Антология вообще — далеко не простая книга, а тем более та, которая предложена нашему вниманию, ибо организована она по совершенно особым принципам. Илья Кукулин в предисловии-манифесте обращается с защитительным словом к гипотетической аудитории, в котором он развенчивает традиционные стереотипы, сложившиеся у читателей и критиков. Кукулин утверждает, что нужна особая форма, не совсем привычная, в которую можно было бы втиснуть “не устоявшийся, меняющийся на глазах ландшафт”, то есть придать этому самому ландшафту удобоваримую форму — “особую конструкцию антологии”.
Конструкция, конструирование — слишком много механистичных слов. Возможно, они и обоснованны, ведь речь идет о подобии Вавилонской башни. Хотя Илья Кукулин и открещивается от буквальной трактовки метафоры “вавилон” применительно к современной поэзии, на наш взгляд, именно буквальное понимание здесь и напрашивается. Смешение языков, шок, когда все рушится и никто ничего не видит, не слышит, не понимает. Воспринимается лишь гул разлома, разрушения, сливающийся в эпитете “новое”. Гул, да в воздухе стоит взвесь из пыли, по неясным контурам которой кто-то пытается что-либо разглядеть — обрести чаемое “новое”.

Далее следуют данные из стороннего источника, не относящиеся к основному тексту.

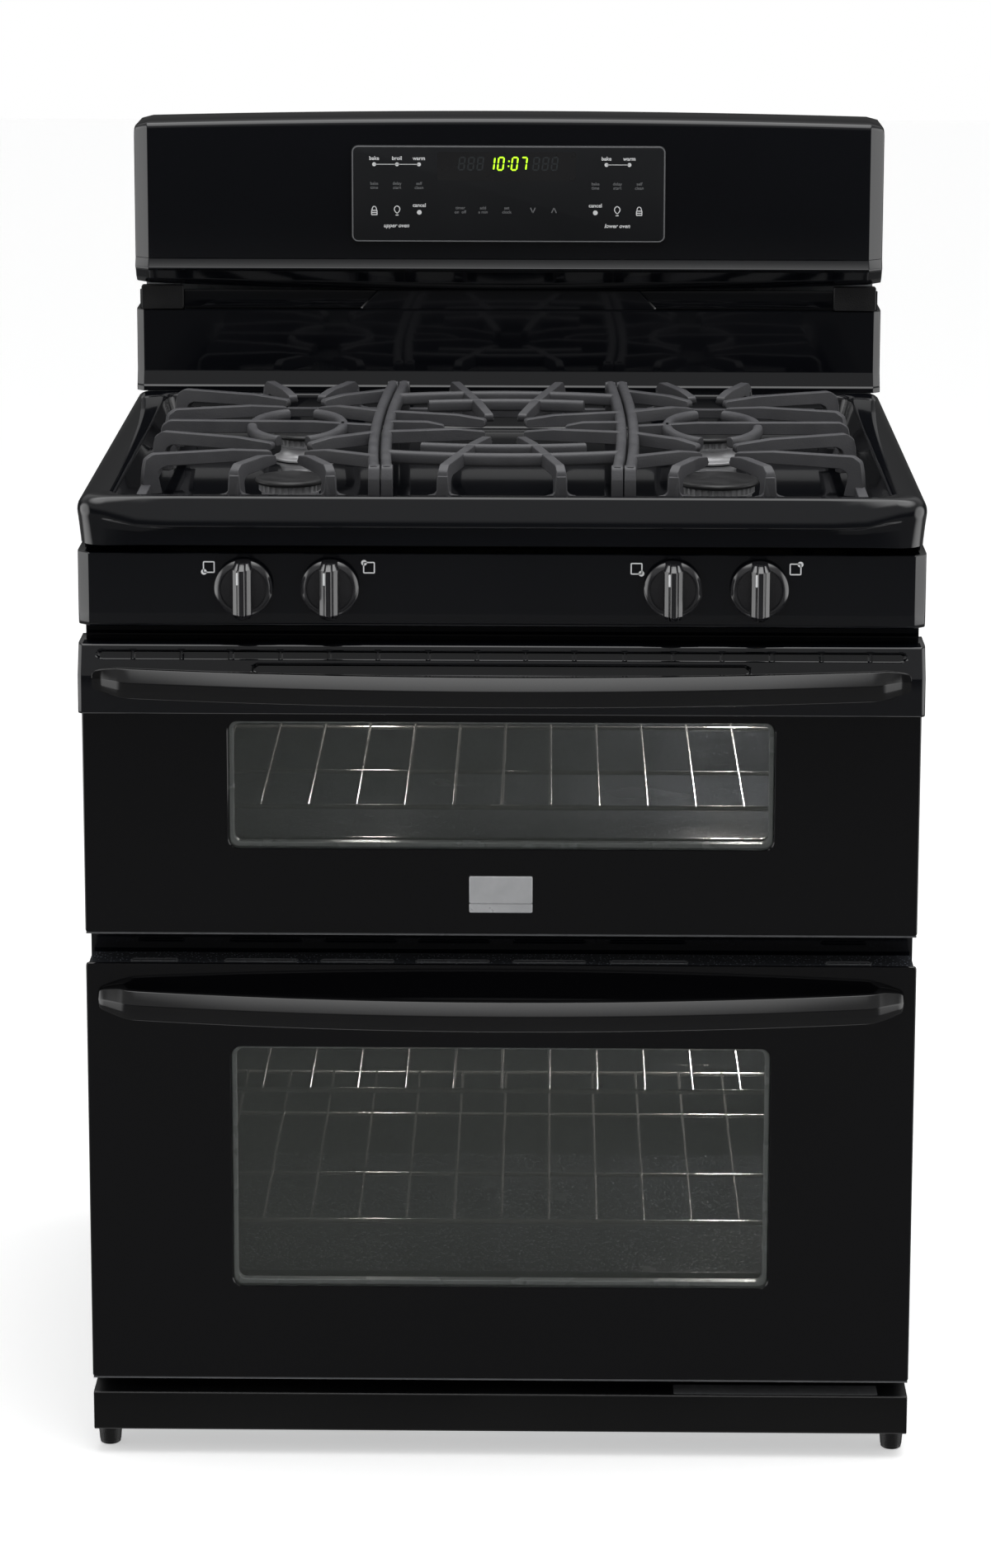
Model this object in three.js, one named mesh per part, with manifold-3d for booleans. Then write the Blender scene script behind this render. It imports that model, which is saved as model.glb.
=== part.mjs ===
// Freestanding gas range with two ovens, in millimetres.
// +X points right, +Y to the back and +Z up. The origin is on the floor under the middle of
// the overall box, whose front is the front of the door handles.
import * as THREE from 'three';
import { mergeVertices } from 'three/addons/utils/BufferGeometryUtils.js';
import Module from 'manifold-3d';

const wasm = await Module();
wasm.setup();

// ---- Driving dimensions ---------------------------------------------------------------
const WIDTH = 759; // over the cooktop, the knob panel and the console
const BODY_DEPTH = 660; // door face to back sheet
const HANDLE_REACH = 60; // door face to the front of a handle

// Heights of the front, from the floor up
const LEG_HEIGHT = 24;
const KICK_HEIGHT = 38;
const KICK_GAP = 16;
const LOWER_DOOR_HEIGHT = 398.5;
const DOOR_GAP = 29;
const UPPER_DOOR_HEIGHT = 269;
const TRIM_GAP = 15.5;
const KNOB_PANEL_HEIGHT = 68;
const PANEL_GAP = 8;
const COOKTOP_SKIRT = 43;
const RISER_HEIGHT = 83;
const VENT_GAP = 20;
const CONSOLE_HEIGHT = 171; // at the ends; the top edge arches up in the middle
const CONSOLE_DEPTH = 90;
const UPSTAND_SETBACK = 8; // riser and console back to the back sheet's face
const CONSOLE_ARCH = 5.5;
const CONSOLE_CORNER = 8;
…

Говоря о современной молодой поэзии, лучшее средство (именно его избрал Кукулин) — пользоваться различного рода глубокомысленными метафорами, проводить аналогии, сравнения, например, с серебряным веком. Исходя из задач сравнения, легко обнаружить больше точек сходства, чем различий. Да и особый кастинг можно устроить: одни подходят, другие нет.
Структура антологии имеет сверхзадачу — отразить современный литературный ландшафт — “комбинацию многих несогласных точек зрения”. При этом необходимость потребления этого продукта очень витиевато и наукообразно обоснована. Кукулин говорит, что “современная русская поэзия, особенно молодая, регулярно оценивается как замкнутая, “тусовочная”, маргинальная, разрушающая традиционную эстетику”. Традиция, сбившаяся в кучу ссылок, цитат, каких-то аллюзий, для этого “нового” — в лучшем случае подсобный материал либо круг с особой разметкой для метания дротиков. Традиция мертва, а вместе с ней прежняя поэзия. Конструкторы антологии пытаются доказать этот тезис, помещая в ее структуру как авторов, которые утверждают свою неотделимость от традиции (выбор М. Амелина, Б. Кенжеева), так и тех, кто “явно подчеркивают свое существование после конца “великой поэзии”” (И. Кукулин). Их стихи — своего рода “оды на помин” в ожидании Рождества и с заключением: “Вы богооставлены. Аминь” (Павел Белицкий “Зима”). Конец “великой поэзии” — доказанный факт, проиллюстрированный примерами. Такой вот сюжетный ход, завязка интриги. То есть “комбинация несогласных точек зрения” лишь путь к выстраиваемому сюжетом единомыслию, к единственно возможному варианту дальнейшего развития событий — обретению новой поэзии, как переход от силлабического к силлабо-тоническому стихосложению.